**Task instructions**
Write out the whole listing exactly as it stands.

**Data**
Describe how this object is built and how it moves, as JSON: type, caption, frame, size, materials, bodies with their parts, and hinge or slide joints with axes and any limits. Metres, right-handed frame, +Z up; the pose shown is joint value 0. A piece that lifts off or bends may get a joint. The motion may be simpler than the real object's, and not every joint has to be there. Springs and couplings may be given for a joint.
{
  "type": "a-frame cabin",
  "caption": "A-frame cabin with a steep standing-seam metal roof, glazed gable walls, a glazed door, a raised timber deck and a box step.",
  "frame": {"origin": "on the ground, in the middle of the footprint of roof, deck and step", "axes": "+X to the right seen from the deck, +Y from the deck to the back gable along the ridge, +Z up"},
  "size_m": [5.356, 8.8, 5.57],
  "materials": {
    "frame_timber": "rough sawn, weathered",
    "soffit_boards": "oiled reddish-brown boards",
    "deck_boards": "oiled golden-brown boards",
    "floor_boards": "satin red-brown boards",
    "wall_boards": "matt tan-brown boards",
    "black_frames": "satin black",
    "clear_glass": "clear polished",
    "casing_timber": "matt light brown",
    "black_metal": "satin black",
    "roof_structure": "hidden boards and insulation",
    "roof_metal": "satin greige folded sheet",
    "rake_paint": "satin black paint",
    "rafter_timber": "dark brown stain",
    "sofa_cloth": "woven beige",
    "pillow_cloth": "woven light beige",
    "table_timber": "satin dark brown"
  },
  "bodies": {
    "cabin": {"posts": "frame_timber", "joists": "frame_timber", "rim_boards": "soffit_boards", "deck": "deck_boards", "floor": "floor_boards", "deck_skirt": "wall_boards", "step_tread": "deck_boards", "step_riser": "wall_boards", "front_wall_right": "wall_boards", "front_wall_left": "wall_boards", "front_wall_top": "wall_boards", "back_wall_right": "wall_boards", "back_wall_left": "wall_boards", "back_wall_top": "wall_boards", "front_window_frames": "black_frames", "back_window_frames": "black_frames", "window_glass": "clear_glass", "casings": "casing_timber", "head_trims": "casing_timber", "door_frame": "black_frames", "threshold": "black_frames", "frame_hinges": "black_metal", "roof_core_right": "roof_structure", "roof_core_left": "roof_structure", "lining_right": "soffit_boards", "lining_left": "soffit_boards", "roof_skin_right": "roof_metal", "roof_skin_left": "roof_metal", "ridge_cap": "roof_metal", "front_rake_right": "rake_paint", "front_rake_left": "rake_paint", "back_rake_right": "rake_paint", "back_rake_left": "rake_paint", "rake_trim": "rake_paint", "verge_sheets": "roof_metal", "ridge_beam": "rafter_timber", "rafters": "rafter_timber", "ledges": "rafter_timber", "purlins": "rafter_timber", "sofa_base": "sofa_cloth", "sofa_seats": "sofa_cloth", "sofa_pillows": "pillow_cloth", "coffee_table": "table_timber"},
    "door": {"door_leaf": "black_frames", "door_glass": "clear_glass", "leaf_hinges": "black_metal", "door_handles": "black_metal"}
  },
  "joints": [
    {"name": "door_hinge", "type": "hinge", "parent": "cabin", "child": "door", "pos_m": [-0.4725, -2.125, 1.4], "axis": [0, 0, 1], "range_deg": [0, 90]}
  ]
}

**Finished answer**
Describe how this object is built and how it moves, as JSON: type, caption, frame, size, materials, bodies with their parts, and hinge or slide joints with axes and any limits. Metres, right-handed frame, +Z up; the pose shown is joint value 0. A piece that lifts off or bends may get a joint. The motion may be simpler than the real object's, and not every joint has to be there. Springs and couplings may be given for a joint.
{
  "type": "a-frame cabin",
  "caption": "A-frame cabin with a steep standing-seam metal roof, glazed gable walls, a glazed door, a raised timber deck and a box step.",
  "frame": {"origin": "on the ground, in the middle of the footprint of roof, deck and step", "axes": "+X to the right seen from the deck, +Y from the deck to the back gable along the ridge, +Z up"},
  "size_m": [5.356, 8.8, 5.57],
  "materials": {
    "frame_timber": "rough sawn, weathered",
    "soffit_boards": "oiled reddish-brown boards",
    "deck_boards": "oiled golden-brown boards",
    "floor_boards": "satin red-brown boards",
    "wall_boards": "matt tan-brown boards",
    "black_frames": "satin black",
    "clear_glass": "clear polished",
    "casing_timber": "matt light brown",
    "black_metal": "satin black",
    "roof_structure": "hidden boards and insulation",
    "roof_metal": "satin greige folded sheet",
    "rake_paint": "satin black paint",
    "rafter_timber": "dark brown stain",
    "sofa_cloth": "woven beige",
    "pillow_cloth": "woven light beige",
    "table_timber": "satin dark brown"
  },
  "bodies": {
    "cabin": {"posts": "frame_timber", "joists": "frame_timber", "rim_boards": "soffit_boards", "deck": "deck_boards", "floor": "floor_boards", "deck_skirt": "wall_boards", "step_tread": "deck_boards", "step_riser": "wall_boards", "front_wall_right": "wall_boards", "front_wall_left": "wall_boards", "front_wall_top": "wall_boards", "back_wall_right": "wall_boards", "back_wall_left": "wall_boards", "back_wall_top": "wall_boards", "front_window_frames": "black_frames", "back_window_frames": "black_frames", "window_glass": "clear_glass", "casings": "casing_timber", "head_trims": "casing_timber", "door_frame": "black_frames", "threshold": "black_frames", "frame_hinges": "black_metal", "roof_core_right": "roof_structure", "roof_core_left": "roof_structure", "lining_right": "soffit_boards", "lining_left": "soffit_boards", "roof_skin_right": "roof_metal", "roof_skin_left": "roof_metal", "ridge_cap": "roof_metal", "front_rake_right": "rake_paint", "front_rake_left": "rake_paint", "back_rake_right": "rake_paint", "back_rake_left": "rake_paint", "rake_trim": "rake_paint", "verge_sheets": "roof_metal", "ridge_beam": "rafter_timber", "rafters": "rafter_timber", "ledges": "rafter_timber", "purlins": "rafter_timber", "sofa_base": "sofa_cloth", "sofa_seats": "sofa_cloth", "sofa_pillows": "pillow_cloth", "coffee_table": "table_timber"},
    "door": {"door_leaf": "black_frames", "door_glass": "clear_glass", "leaf_hinges": "black_metal", "door_handles": "black_metal"}
  },
  "joints": [
    {"name": "door_hinge", "type": "hinge", "parent": "cabin", "child": "door", "pos_m": [-0.4725, -2.125, 1.4], "axis": [0, 0, 1], "range_deg": [0, 90]}
  ]
}